In fact, pg explicitly banned the blog of vaksel for naming someone (and that
someone had in fact done something illegal). So if that was a reason for
banning a domain then this should be too imo.

------
thewileyone
Get a hold of an Apple prototype - Awesome

Tearing it apart to expose new features - Awesome

Posting it all online for the world to see - Awesome

Exposing the employee who lost the prototype - Major dick move

------
verdant
I hadn't heard about this incident until I read this link, and had to google
Gray Powell. This, at least in my case, caused some more attention to Gizmodo,
rather than less.

------
mattmaroon
This is absurd. Gizmodo owes no apology. They're journalists (however loosely)
and a journalist's job is to report the W's, including the who. It's a
relevant fact, and one of great interest, how an iPhone prototype wound up
lost at a bar.

They've been pretty clear the whole time that it was an honest mistake on the
guy's part. Could happen to anyone. They most certainly did not smear the guy
at all. I don't think they were rude about it at all, they were reporting the
facts.

In fact I'd say they were overly generous. Why the hell was he carrying a top
secret iPhone prototype to a place that exists solely to get you drunk? He was
careless, and it was his fault. If I were Apple, I wouldn't fire him, as I'm
sure he won't do that again, and I generally don't believe in firing people
for making mistakes. That's how you learn, and we all do it. But he'd not be
taking any prototypes off-campus for a long time.

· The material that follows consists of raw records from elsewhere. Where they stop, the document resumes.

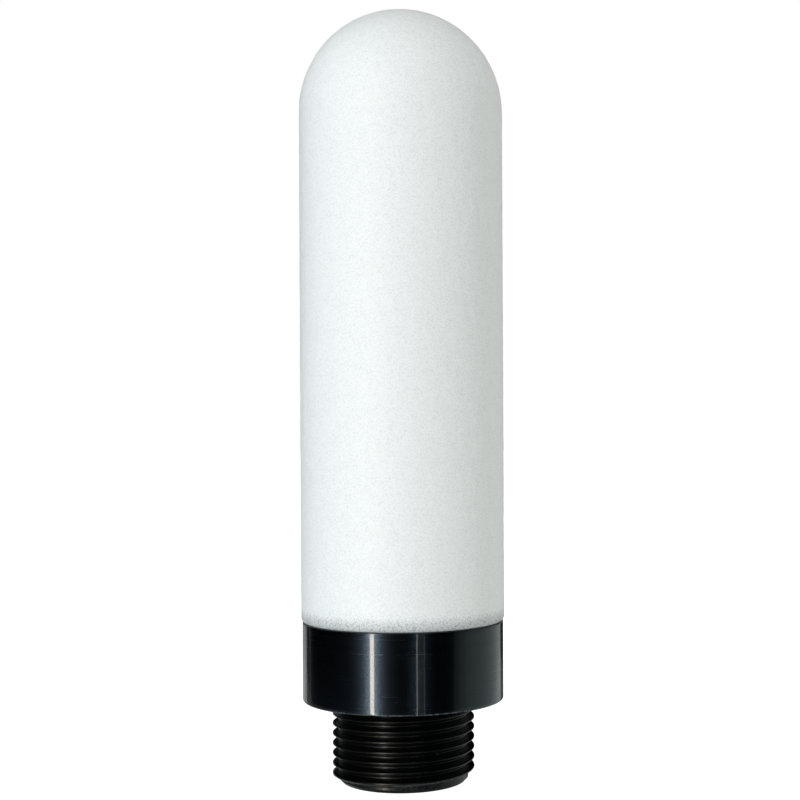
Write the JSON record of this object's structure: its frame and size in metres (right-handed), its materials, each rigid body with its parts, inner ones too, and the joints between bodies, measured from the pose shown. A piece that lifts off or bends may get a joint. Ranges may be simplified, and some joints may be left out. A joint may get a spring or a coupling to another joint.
{
  "type": "pneumatic exhaust muffler",
  "caption": "Long dome-ended cylinder of white porous plastic on a black collar with a hollow pipe-threaded spigot; quietens exhausting compressed air.",
  "frame": {"origin": "centre of the threaded spigot's flat end face, on the axis of the bore", "axes": "+Z along the axis, from the threaded spigot towards the dome; the part is round, so +X and +Y are free, and +X is where the thread's crest stands 0.8 mm above a whole number of pitches from the end face"},
  "size_m": [0.0476, 0.0476, 0.18],
  "materials": {
    "black_plastic": "black acetal, turned all over, glossy with very fine turning marks",
    "resin": "cured clear amber potting resin",
    "porous_plastic": "white sintered polyethylene grains, open and rough to the touch"
  },
  "bodies": {
    "root": {"threaded_base": "black_plastic", "potting_resin": "resin", "porous_body": "porous_plastic"}
  },
  "joints": []
}
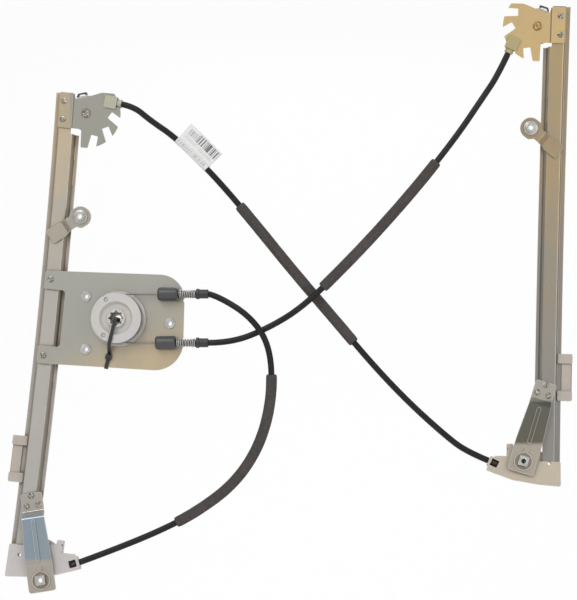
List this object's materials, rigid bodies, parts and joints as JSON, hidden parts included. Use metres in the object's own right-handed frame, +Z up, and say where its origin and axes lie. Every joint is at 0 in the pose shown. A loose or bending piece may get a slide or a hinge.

I mean, the guy left an iPhone prototype at a bar. That's like a CIA agent
leaving a map to Osama Bin Laden's hideout at a McDonalds. A large part of his
job is to not lose the prototype iPhone, and he failed. To blame it on a bar-
goer is absolutely ridiculous.

The guy who found the thing allegedly tried to give it back. He's a better guy
than me, I would have called up Microsoft, Engadget, and PC Magazine and had
an auction.

Apple's institutionalized dickishness (further proof that corporate culture
comes directly from it's leaders' personalities) actually prevented him from
being honest. They deserved what they got on this one.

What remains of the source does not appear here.